In a nutshell, given the scores and labels for a list of items, Rax can compute various ranking losses and metrics:
import jax.numpy as jnp
import rax
scores = jnp.array([2.2, -1.3, 5.4]) # output of a model.
labels = jnp.array([1.0, 0.0, 0.0]) # indicates doc 1 is relevant.
rax.ndcg_metric(scores, labels) # computes a ranking metric.
# 0.63092977
rax.pairwise_hinge_loss(scores, labels) # computes a ranking loss.
# 2.1
All of the Rax losses and metrics are purely functional and compose well with
standard JAX transformations. Additionally, Rax provides ranking-specific
transformations so you can build new ranking losses. An example is
rax.approx_t12n
, which can be used to transform any (non-differentiable)

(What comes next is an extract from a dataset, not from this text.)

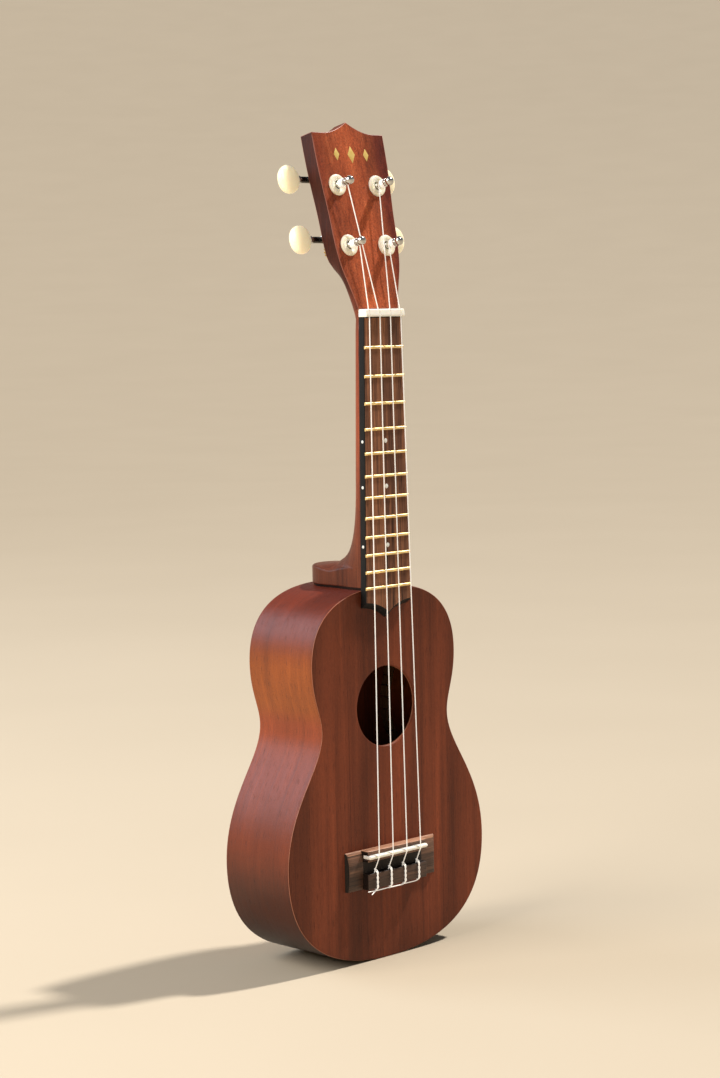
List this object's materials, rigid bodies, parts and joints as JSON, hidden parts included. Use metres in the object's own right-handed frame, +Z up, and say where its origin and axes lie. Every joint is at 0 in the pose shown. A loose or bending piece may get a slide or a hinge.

ranking metric into a differentiable loss. For example:
loss_fn = rax.approx_t12n(rax.ndcg_metric)
loss_fn(scores, labels) # differentiable approx ndcg loss.
# -0.63282484
jax.grad(loss_fn)(scores, labels) # computes gradients w.r.t. scores.
# [-0.01276882 0.00549765 0.00727116]
See https://github.com/google/jax#installation for instructions on installing JAX.
We suggest installing the latest stable version of Rax by running:
$ pip install rax
See the examples/
directory for complete examples on how to use Rax.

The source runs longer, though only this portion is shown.